* [What to work on]
Output exactly the lines that run from the line containing "cad_parts[node].hide_render = cad_parts[node].hide_viewport" through the line containing "imported = [obj", with both ends included.

* [Material for this task]
** Begin **
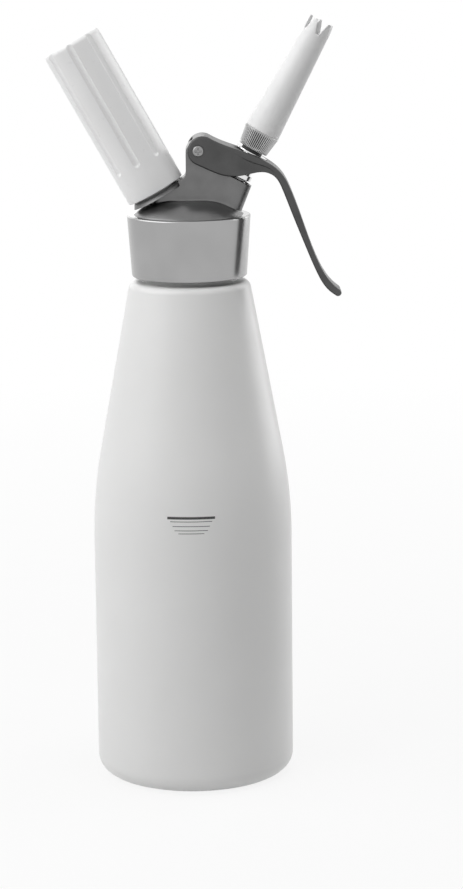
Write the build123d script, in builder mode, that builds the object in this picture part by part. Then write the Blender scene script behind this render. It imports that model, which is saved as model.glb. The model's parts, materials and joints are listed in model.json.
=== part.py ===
** End **
** Begin **
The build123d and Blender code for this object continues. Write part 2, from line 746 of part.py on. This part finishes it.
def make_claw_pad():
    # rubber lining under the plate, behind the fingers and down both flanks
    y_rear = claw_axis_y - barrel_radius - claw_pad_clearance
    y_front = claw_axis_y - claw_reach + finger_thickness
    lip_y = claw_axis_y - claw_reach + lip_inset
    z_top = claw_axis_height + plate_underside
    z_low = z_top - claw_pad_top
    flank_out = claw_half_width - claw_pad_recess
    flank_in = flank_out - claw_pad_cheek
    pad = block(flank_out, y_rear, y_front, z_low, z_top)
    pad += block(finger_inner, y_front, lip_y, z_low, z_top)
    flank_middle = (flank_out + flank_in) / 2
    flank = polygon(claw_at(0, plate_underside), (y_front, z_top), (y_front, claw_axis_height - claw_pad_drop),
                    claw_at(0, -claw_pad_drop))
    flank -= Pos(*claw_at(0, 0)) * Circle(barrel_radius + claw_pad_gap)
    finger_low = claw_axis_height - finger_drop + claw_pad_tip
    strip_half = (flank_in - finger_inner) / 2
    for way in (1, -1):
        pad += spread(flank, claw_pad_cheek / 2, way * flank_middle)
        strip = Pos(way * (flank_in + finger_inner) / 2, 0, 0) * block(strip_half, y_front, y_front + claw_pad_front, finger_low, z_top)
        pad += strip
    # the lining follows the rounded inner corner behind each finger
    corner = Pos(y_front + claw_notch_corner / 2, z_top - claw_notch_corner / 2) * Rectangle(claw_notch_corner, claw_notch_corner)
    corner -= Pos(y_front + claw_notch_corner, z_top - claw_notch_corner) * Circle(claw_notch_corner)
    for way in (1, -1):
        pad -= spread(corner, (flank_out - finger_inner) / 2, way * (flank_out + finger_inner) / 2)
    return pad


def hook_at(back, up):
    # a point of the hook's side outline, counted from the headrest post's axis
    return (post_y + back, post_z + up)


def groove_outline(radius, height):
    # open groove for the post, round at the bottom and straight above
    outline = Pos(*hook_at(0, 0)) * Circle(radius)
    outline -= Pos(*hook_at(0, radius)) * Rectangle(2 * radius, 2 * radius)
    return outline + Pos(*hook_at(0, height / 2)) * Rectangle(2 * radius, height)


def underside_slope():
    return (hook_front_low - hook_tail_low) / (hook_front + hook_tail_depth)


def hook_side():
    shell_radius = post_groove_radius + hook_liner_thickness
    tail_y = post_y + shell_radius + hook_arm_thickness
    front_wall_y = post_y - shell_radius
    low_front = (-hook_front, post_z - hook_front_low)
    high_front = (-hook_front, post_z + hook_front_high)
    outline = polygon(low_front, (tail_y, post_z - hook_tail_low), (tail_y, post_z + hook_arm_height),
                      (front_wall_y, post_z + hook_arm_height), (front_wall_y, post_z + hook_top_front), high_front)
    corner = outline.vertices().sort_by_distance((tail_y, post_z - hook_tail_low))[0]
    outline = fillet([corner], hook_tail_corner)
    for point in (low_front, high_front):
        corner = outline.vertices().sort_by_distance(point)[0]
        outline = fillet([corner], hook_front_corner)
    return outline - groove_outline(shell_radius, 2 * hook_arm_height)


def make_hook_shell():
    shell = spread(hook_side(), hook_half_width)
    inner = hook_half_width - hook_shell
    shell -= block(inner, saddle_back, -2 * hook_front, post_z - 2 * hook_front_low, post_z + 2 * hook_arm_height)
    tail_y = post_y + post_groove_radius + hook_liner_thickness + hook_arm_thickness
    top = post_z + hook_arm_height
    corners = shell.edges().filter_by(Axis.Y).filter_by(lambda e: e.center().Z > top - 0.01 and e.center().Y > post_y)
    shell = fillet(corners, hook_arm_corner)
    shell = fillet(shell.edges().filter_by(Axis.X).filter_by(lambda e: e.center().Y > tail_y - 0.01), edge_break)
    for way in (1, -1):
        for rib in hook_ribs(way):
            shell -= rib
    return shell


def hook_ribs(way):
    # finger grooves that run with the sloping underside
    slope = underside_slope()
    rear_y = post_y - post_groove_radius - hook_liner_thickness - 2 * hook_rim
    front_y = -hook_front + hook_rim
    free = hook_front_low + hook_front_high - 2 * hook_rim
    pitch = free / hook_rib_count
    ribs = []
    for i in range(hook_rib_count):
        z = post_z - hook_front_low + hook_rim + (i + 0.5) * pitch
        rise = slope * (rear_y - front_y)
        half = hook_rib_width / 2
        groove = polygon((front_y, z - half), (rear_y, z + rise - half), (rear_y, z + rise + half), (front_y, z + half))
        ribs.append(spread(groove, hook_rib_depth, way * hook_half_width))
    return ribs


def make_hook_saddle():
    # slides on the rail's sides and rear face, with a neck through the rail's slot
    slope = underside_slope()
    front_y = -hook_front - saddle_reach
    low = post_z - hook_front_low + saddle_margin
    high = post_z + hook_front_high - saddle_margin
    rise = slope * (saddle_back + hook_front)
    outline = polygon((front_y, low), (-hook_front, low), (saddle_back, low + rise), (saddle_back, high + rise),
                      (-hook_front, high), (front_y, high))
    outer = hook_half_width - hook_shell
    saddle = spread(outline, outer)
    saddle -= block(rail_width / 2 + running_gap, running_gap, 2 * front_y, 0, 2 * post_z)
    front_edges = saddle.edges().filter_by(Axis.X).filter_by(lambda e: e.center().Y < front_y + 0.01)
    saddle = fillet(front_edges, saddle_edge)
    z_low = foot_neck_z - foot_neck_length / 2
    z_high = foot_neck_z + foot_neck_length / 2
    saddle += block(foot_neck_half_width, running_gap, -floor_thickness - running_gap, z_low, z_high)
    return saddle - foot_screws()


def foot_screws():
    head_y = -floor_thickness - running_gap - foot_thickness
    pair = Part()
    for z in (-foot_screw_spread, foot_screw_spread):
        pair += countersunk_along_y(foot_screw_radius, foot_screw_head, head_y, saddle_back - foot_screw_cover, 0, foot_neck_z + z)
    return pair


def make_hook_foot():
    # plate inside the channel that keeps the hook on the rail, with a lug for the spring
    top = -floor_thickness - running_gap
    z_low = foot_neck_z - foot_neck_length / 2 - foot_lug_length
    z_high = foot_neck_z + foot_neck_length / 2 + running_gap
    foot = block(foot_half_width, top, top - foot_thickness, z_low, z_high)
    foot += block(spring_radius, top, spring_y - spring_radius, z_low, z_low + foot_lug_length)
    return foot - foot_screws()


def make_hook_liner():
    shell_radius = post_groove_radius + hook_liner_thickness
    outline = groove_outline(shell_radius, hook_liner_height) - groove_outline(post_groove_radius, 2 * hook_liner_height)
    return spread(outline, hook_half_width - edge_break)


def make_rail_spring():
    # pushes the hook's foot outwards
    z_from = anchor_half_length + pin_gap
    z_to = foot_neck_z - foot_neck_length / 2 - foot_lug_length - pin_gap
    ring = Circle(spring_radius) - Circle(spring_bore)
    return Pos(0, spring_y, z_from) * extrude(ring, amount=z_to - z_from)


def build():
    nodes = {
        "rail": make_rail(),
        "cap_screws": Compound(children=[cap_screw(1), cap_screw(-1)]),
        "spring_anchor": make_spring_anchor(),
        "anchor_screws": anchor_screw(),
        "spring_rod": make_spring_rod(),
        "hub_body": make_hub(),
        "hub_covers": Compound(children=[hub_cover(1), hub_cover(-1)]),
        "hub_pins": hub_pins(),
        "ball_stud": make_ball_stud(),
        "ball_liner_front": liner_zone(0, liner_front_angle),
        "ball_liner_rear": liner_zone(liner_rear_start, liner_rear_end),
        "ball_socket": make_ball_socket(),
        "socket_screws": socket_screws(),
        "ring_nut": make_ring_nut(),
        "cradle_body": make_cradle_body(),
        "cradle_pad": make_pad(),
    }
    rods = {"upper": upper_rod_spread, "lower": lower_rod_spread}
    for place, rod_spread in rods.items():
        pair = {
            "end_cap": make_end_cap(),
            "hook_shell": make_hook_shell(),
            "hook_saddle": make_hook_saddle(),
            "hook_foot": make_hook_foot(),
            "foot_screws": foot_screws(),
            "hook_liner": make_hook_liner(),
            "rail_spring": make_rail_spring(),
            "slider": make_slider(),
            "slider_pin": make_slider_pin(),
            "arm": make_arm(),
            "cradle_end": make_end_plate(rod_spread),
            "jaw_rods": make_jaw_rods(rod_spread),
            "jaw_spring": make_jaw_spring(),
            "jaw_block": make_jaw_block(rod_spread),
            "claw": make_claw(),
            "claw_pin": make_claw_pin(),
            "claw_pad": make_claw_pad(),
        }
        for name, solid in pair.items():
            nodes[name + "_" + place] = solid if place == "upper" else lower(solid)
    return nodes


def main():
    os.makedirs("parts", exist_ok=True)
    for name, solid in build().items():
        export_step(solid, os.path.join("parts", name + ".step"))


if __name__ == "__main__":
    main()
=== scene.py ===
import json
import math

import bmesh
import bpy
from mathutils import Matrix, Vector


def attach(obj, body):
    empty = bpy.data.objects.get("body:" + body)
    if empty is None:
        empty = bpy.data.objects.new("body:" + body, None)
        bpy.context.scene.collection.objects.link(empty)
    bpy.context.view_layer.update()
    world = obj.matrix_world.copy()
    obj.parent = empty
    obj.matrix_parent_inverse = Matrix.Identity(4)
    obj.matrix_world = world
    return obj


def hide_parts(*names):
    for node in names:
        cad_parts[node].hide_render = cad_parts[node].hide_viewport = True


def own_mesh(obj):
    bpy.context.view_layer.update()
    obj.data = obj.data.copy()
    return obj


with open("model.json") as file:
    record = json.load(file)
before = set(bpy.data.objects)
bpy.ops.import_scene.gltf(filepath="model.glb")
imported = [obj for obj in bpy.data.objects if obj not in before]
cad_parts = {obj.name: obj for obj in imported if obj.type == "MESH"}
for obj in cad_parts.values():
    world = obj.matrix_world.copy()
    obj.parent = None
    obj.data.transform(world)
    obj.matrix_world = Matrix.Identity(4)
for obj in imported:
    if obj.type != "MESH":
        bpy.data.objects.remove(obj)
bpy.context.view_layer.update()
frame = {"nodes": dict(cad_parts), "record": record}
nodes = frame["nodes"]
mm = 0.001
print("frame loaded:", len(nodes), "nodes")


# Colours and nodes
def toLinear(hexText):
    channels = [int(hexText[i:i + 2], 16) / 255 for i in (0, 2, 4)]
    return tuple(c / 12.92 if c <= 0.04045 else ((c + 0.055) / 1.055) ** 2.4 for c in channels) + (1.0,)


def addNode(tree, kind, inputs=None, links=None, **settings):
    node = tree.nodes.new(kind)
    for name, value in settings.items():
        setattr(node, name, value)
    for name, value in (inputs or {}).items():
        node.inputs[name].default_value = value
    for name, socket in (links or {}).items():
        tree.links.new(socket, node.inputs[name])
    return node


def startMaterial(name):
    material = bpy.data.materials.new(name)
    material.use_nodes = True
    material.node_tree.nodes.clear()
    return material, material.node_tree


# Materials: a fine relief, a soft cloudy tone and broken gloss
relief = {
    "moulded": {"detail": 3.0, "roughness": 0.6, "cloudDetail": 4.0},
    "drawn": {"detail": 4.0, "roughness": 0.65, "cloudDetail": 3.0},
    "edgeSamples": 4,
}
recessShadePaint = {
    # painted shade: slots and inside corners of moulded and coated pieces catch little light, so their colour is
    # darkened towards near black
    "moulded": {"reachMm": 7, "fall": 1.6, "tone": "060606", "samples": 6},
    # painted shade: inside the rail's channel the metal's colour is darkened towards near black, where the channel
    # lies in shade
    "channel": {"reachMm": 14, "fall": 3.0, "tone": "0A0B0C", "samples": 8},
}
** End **
* [Exercise answer]
        cad_parts[node].hide_render = cad_parts[node].hide_viewport = True


def own_mesh(obj):
    bpy.context.view_layer.update()
    obj.data = obj.data.copy()
    return obj


with open("model.json") as file:
    record = json.load(file)
before = set(bpy.data.objects)
bpy.ops.import_scene.gltf(filepath="model.glb")
imported = [obj for obj in bpy.data.objects if obj not in before]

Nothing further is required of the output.